JULY 20

       DEXTER GORDON
  Both Sides of Midnight
           
            Recording Date: 
                  July 20, 1967


            Personnel:
                  Kenny Drew       P 
                  Dexter Gordon   TS 
                  Albert Heath      D 
            Niels-Henning Pedersen B 



         LINK






Review by Michael G. Nastos
Dexter Gordon's Both Sides of Midnight was recorded in the summer of 1967, but released in 1988, with the title taking branding advantage of Gordon's role in the full-length feature film 'Round Midnight. A group of American expatriates teamed with 21-year-old bass prodigy Niels-Henning Ørsted Pedersen yields almost an hour of excellent music from a club date at the venerable Montmartre Jazzhuis in Copenhagen, Denmark. Sowing the seeds of the sound of Sonny Rollins and using part of Newk's repertoire, Gordon makes these musical statements all his own with a personalized voice free of imitation, but full of melodic hooks and ladders reaching skyward in distinguished, ad hoc fashion. Pianist Kenny Drew and drummer Al Heath stay very close to Gordon's muse during this short stack of standards, stretching the harmonic parameters of these well-known tunes in a delightful program of professionally rendered modern mainstream jazz. A twelve-and-a-half minute calypso-tinged version of Ben Tucker's "Devilette" proves the band warms up very quickly, as Heath's bouncy rhythm excites Gordon's vocal-like, linear lines with slight swinging inserts.
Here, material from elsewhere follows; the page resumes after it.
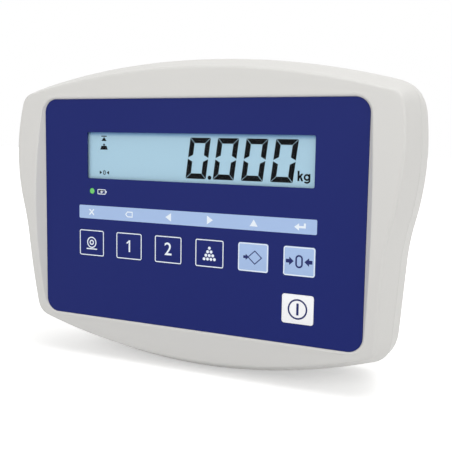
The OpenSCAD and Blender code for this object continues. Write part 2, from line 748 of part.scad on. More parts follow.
module switch_bodies() color([0.2, 0.2, 0.22]) face_frame() at(key_places) difference() {
    block(switch_w, switch_w, switch_top, switch_board_z);
    post(plunger_r + fit, switch_top - cut, plunger_end + key_travel + seat);
}

module board(w, h, z) block(w, h, z, z + board_t);
module switch_board() color([0.1, 0.4, 0.2]) face_frame() difference() {
    translate([0, (switch_board_high - switch_board_low) / 2, 0])
        board(switch_board_w, switch_board_high + switch_board_low, switch_board_z);
    at(switch_post_places)
        post(board_screw_r + 2 * fit, switch_board_z - cut, switch_board_z + board_t + cut);
}
module board_screw(z)
    screw(board_screw_r, board_screw_head_r, board_screw_head_h, z - board_screw_bite, z + board_t);
module switch_board_screws() color("silver") face_frame() at(switch_post_places) board_screw(switch_board_z);

module charge_led() color([0.4, 0.75, 0.4]) face_frame() translate([led_x, led_y, 0]) {
    post(led_r, lens_end + led_r + seat, switch_board_z);
    translate([0, 0, -lens_end - led_r - seat]) sphere(led_r);
    post(led_r + seat, switch_board_z - led_r / 2, switch_board_z);
}
module led_lens() color([0.4, 0.85, 0.4]) face_frame() translate([led_x, led_y, 0]) {
    post(lens_r - fit, 0, lens_end - seat);
}

// Display digits: six leaning strokes each, with mitred ends
function lean(points) = [for (p = points) [p[0] + p[1] * slant_share, p[1]]];
module stroke_flat(side) {
    o = digit_h / 2;
    e = digit_w / 2 - stroke_gap;
    polygon(lean([[-e, side * o], [e, side * o],
        [e - stroke, side * (o - stroke)], [-e + stroke, side * (o - stroke)]]));
}
module stroke_upright(sx, sy) {
    o = digit_w / 2;
    top = digit_h / 2 - stroke_gap;
    polygon(lean([[sx * o, sy * stroke_gap * 2], [sx * o, sy * top],
        [sx * (o - stroke), sy * (top - stroke)], [sx * (o - stroke), sy * (stroke_gap * 2 + stroke / 2)]]));
}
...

The most amazing track is the near-16-minute, fast romp 12-bar blues take of "Sonnymoon for Two," as an inexhaustible Gordon plays what was then called a whopping "three foot long," 28 chorus solo without quoting a single standard, going on and on in Zen fashion before Drew hits up 20 choruses of his own. The Rollins signature tune "Doxy" is played flawlessly with nary a single cliché, as Gordon negotiates the tricky melody with his legendary cool ease and near nonchalance. Drew and Gordon together are best when wearing their hearts on their sleeves during the quiet tunes "For All We Know" and "Misty," using emotional constraint and control with throaty, pillow talk tones. A well-recorded live date, one of many Gordon did at the Montmartre, this easily ranks as one of Gordon's best, just shy of his magnum opus Homecoming.